Enterprise Inventory Management Best Practices - Retire inventory entries properly — mark as inactive before removing
Enterprise Inventory Management Best Practices
Retire inventory entries properly — mark as inactive before removing
Overview
Inventory entries that are deleted without process leave gaps in the historical record, break relationships that other entries maintain to the deleted item, and may remove information that compliance or audit processes depend on. Immediate deletion of entries is rarely appropriate. Items that are no longer active — a decommissioned system, a terminated vendor relationship, an expired contract — still have historical significance and may still be referenced by other inventory entries or by external records.
Best Practice
Establish a two-stage retirement process for inventory entries.
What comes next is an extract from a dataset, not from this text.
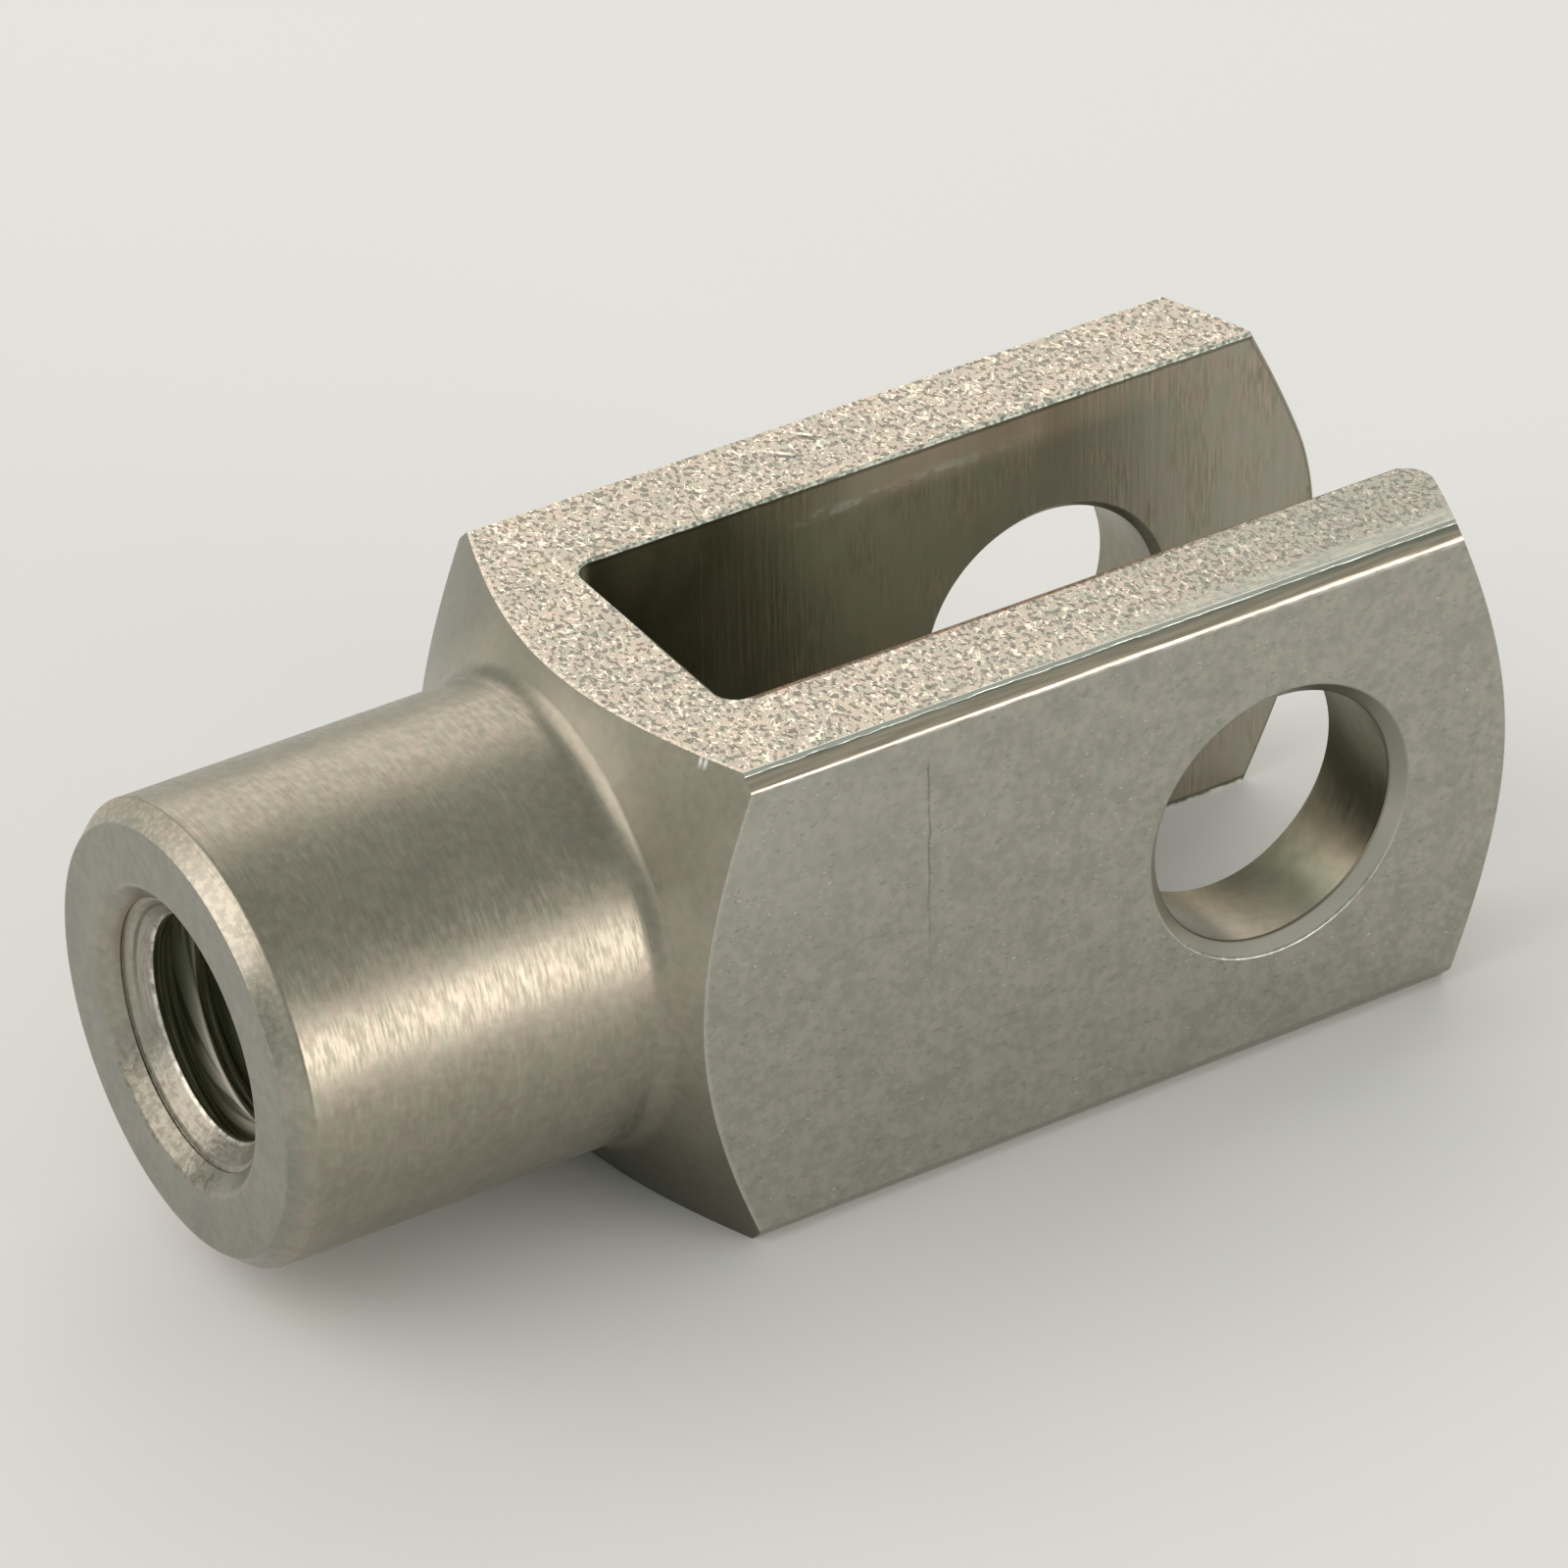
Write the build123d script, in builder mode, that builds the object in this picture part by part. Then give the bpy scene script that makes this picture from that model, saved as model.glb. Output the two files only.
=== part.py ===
import os
from math import radians, sqrt, tan

from build123d import *

# Fork head for the end of a threaded tension rod, machined in one piece from square bar.
# Frame: origin on the pin axis at the middle of the fork, +X out of the open end of the
# fork, the neck and the rod thread towards -X, the pin axis along Y, +Z up.

# Square bar with lightly bevelled long edges
bar_width = 16.0
bar_edge_bevel = 0.45

# Distances along the rod axis, all from the pin axis
neck_end_from_pin = 32.2
slot_floor_from_pin = 16.4
fork_end_from_pin = 10.0

# Turned neck, its end chamfer and the hollow radius at its root
neck_dia = 14.0
neck_end_chamfer_length = 0.68
neck_end_chamfer_height = 0.55
neck_root_radius = 0.8

# Cones turned on both ends of the square. The angle is measured from a plane across
# the bar, the distances from the pin axis to where the cones meet the bar's faces.
turned_cone_angle = 30.0
shoulder_from_pin = 19.65
fork_cone_from_pin = 8.0
fork_end_blend_radius = 6.0

# Slot between the two ears. The front ear's inner edge is rounded where it runs out into
# the fork end, the back ear's is only broken.
slot_width = 8.6
slot_floor_corner_radius = 0.7
front_mouth_radius = 0.9
back_mouth_radius = 0.15

# Pin bore through both ears, bevelled outside and inside
pin_bore_dia = 8.2
pin_bore_outer_bevel = 0.42
pin_bore_inner_bevel = 0.25

# Tapping hole for the rod, from the countersunk neck end to the slot floor
tapping_hole_dia = 6.8
countersink_dia = 9.2
countersink_angle = 90.0
tapping_hole_inner_bevel = 0.4

# Room that a cutting tool runs past the material
overrun = 1.0

half_bar = bar_width / 2
half_slot = slot_width / 2
neck_radius = neck_dia / 2
bar_length = neck_end_from_pin + fork_end_from_pin
rod_hole_length = neck_end_from_pin - slot_floor_from_pin
turning_radius = half_bar * sqrt(2) + overrun
cone_slope = tan(radians(turned_cone_angle))

# Where the turned cones cross the neck, the tool's outermost reach and the flat fork end
neck_root_x = -shoulder_from_pin - (half_bar - neck_radius) * cone_slope
shoulder_reach_x = -shoulder_from_pin + (turning_radius - half_bar) * cone_slope
fork_reach_x = fork_cone_from_pin - (turning_radius - half_bar) * cone_slope
fork_flat_radius = half_bar - (fork_end_from_pin - fork_cone_from_pin) / cone_slope


def rims_at(side_offset, radius):
    """Circular edges of a hole along Y, on both planes at this distance from the middle."""
    return (
        edges()
        .filter_by(GeomType.CIRCLE)
        .filter_by(lambda e: abs(abs(e.arc_center.Y) - side_offset) < 1e-4 and abs(e.radius - radius) < 1e-4)
    )


with BuildPart() as clevis:
    # Bar stock
    with BuildSketch(Plane.YZ.offset(-neck_end_from_pin)):
        Rectangle(bar_width, bar_width)
        chamfer(vertices(), bar_edge_bevel)
    extrude(amount=bar_length)

    # Turning: neck, shoulder cone, fork cone and the blend into the flat fork end
    with BuildSketch(Plane.XZ) as turned:
        with BuildLine():
            Polyline(
                (-neck_end_from_pin, 0),
                (-neck_end_from_pin, neck_radius - neck_end_chamfer_height),
                (-neck_end_from_pin + neck_end_chamfer_length, neck_radius),
                (neck_root_x, neck_radius),
                (shoulder_reach_x, turning_radius),
                (fork_reach_x, turning_radius),
                (fork_end_from_pin, fork_flat_radius),
                (fork_end_from_pin, 0),
                close=True,
            )
        make_face()
        fillet(vertices().sort_by_distance((neck_root_x, neck_radius))[0], neck_root_radius)
        fillet(vertices().sort_by_distance((fork_end_from_pin, fork_flat_radius))[0], fork_end_blend_radius)
    revolve(axis=Axis.X, mode=Mode.INTERSECT)

    # Slot, milled through from the top face to the bottom face
    with BuildSketch(Plane.XY):
        with Locations((-slot_floor_from_pin, 0)):
            Rectangle(bar_length, slot_width, align=(Align.MIN, Align.CENTER))
        fillet(vertices().group_by(Axis.X)[0], slot_floor_corner_radius)
    extrude(amount=half_bar + overrun, both=True, mode=Mode.SUBTRACT)

    # Edges at the slot's mouth, where the ears' inner faces run into the fork end
    for side, mouth_radius in ((-1, front_mouth_radius), (1, back_mouth_radius)):
        inner_face = faces().filter_by(Axis.Y).sort_by(lambda f: abs(f.center().Y - side * half_slot))[0]
        fillet(inner_face.edges().filter_by(lambda e: e.bounding_box().min.X > 0), mouth_radius)

    # Pin bore
    with BuildSketch(Plane.XZ):
        Circle(pin_bore_dia / 2)
    extrude(amount=half_bar + overrun, both=True, mode=Mode.SUBTRACT)
    chamfer(rims_at(half_bar, pin_bore_dia / 2), pin_bore_outer_bevel)
    chamfer(rims_at(half_slot, pin_bore_dia / 2), pin_bore_inner_bevel)

    # Tapping hole with its countersink, opening into the slot floor
    with Locations(Plane(origin=(-neck_end_from_pin, 0, 0), z_dir=(-1, 0, 0))):
        CounterSinkHole(
            radius=tapping_hole_dia / 2,
            counter_sink_radius=countersink_dia / 2,
            depth=rod_hole_length + overrun,
            counter_sink_angle=countersink_angle,
        )
    floor_rim = edges().filter_by(GeomType.CIRCLE).filter_by_position(
        Axis.X, -slot_floor_from_pin - 1e-4, -slot_floor_from_pin + 1e-4
    )
    chamfer(floor_rim, tapping_hole_inner_bevel)

clevis.part.label = "clevis"

os.makedirs("parts", exist_ok=True)
export_step(clevis.part, "parts/clevis.step")
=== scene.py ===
from math import asin, ceil, cos, pi, radians, sin, sqrt, tan

import bmesh
import bpy
from mathutils import Matrix, Vector


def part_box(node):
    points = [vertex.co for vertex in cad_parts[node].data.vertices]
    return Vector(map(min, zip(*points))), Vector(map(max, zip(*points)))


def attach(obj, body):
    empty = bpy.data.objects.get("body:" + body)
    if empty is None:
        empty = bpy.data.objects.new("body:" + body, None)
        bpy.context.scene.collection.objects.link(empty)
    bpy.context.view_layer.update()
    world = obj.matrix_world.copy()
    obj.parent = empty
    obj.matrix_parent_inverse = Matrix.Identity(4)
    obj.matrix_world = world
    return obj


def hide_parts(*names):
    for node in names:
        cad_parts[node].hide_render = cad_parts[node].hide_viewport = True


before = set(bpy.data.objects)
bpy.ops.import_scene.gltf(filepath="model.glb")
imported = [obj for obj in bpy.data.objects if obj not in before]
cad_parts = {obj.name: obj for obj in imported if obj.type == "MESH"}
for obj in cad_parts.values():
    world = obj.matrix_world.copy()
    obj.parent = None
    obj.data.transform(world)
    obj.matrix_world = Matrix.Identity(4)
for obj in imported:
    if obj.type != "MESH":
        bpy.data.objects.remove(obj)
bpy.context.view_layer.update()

# The view. The clevis is seen from above its neck end through a long lens, as a small
# part on a table top is photographed. Its lengths are in millimetres, those of the table
# and the lights in metres.
mm = 0.001
view_azimuth = radians(-31.495)
view_elevation = radians(33.586)
view_roll = -0.018
view_place = Vector((-126.498, -186.944, 146.866)) * mm
sensor_width = 36.0
picture_width = 1600
lens_in_pixels = 9268

lens = bpy.data.cameras.new("camera")
lens.sensor_width = sensor_width
lens.lens = sensor_width * lens_in_pixels / picture_width
lens.clip_start = 10 * mm
camera = bpy.data.objects.new("camera", lens)
camera.matrix_world = (
    Matrix.Translation(view_place)
    @ Matrix.Rotation(view_azimuth, 4, "Z")
    @ Matrix.Rotation(pi / 2 - view_elevation, 4, "X")
    @ Matrix.Rotation(view_roll, 4, "Z")
)
bpy.context.scene.collection.objects.link(camera)
bpy.context.scene.camera = camera
bpy.context.scene.view_settings.view_transform = "Standard"


# Square bar. The clevis is cut from stainless steel bar. Its top and bottom keep the bar's
# coarse blasted skin, and its sides are ground dull and smooth. The bevels of its long
# edges carry fine lines and run rounded into the sides, more so towards the fork end.
low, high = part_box("clevis")
half_bar = (high.y - low.y) / 2 / mm
neck_end = low.x / mm
fork_reach = high.x / mm
long_edge_bevel = 0.45
top_softness = 0.08
side_softness_at_neck = 0.12
side_softness_at_fork = 0.42
shoulder = -19.65
half_slot = 4.3
slot_floor = -16.4
cone_angle = radians(30)
cone_slope = tan(cone_angle)
overrun = 1.0
arc_step = radians(7)
flat_enough = 0.9999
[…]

First, mark the entry as inactive using a defined status attribute rather than deleting it immediately. The inactive entry remains in the inventory and is visible to queries that include historical records, but is excluded from operational queries that filter to active items only. After a defined retention period — established by the governance policy based on compliance and operational requirements — the entry may be archived or permanently removed.
Benefit(s)
A two-stage retirement process preserves historical integrity while keeping operational views clean. Compliance and audit queries can access the historical record. Relationships maintained by other entries to the retired item remain valid and can be resolved to the historical entry. Operational queries see only active items and are not cluttered by retired entries. The inventory retains the historical context needed for trend analysis, compliance reporting, and forensic investigation without imposing that context on operational uses.